Giuseppe Bono, ad di Fincantieri, ride spassosamente con Giuseppe Zampini, ad di Ansaldo Energia. Sotto il Ponte Morandi, pochi giorni dopo il crollo

Ogni volta che passeremo su un viadotto

“Un Paese che non esiste”, “il nostro 11 settembre”: lo abbiamo definito così, in redazione, nelle ultime settimane. Ma forse non è corretto.

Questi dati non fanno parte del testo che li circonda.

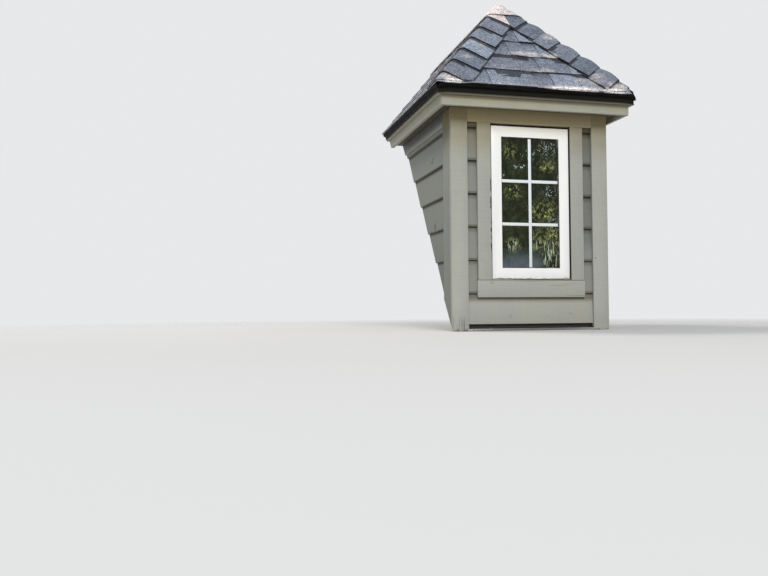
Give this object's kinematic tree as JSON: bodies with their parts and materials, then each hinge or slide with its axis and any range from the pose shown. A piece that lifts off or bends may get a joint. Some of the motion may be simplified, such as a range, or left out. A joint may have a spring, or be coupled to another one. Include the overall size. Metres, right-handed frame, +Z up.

Perché un Paese che non esiste sarebbe innocuo, quello in cui viviamo, invece, con la sua burocrazia, l’arrivismo, l’interesse prettamente economico che la fa da padrone e l’assoluta indifferenza verso i valori umani, verso le persone, è un Paese assassino.

“Faremo quanto nelle nostre possibilità per alleviare le loro sofferenze – aveva detto Fabio Cerchiai, presidente di Autostrade nell’introdurre la conferenza stampa, a proposito delle famiglie delle vittime. È impossibile, ormai.

Ogni volta che passeremo su un viadotto penseremo che potremmo morire. Che non contiamo nulla per questo Stato di cui siamo cittadini e per le aziende che con questo Stato fanno affari sulla nostra pelle. Hanno decisamente entrambi una sensibilità diversa. Lontana anni luce da quella di noi comuni mortali.

L’Italia, quella dei ministri come quella dei grandi gruppi economici, delle grandi aziende pubbliche e delle società per azioni invischiati a diverso titolo nella vicenda del Ponte Morandi, è quella della foto pubblicata da The Medi Telegraph, ripresa da Gli Stati Generali e oggi da Il Fatto Quotidiano, che ieri abbiamo definito di dubbio gusto, che ritrae gli ad di Fincantieri e di Ansaldo Energia che, subito dopo un sopralluogo a ciò che restava del Morandi, appena dieci giorni dopo che erano morte, schiacciate, 43 persone, si scambiano pacche sulle spalle e grasse risate. Più o meno come le risate telefoniche all’indomani del terremoto dell’Aquila perché c’era una gustosa occasione per arricchirsi piovuta dal cielo.

Sensibilità diversa anche questa, certo. Per noi solo miseria umana.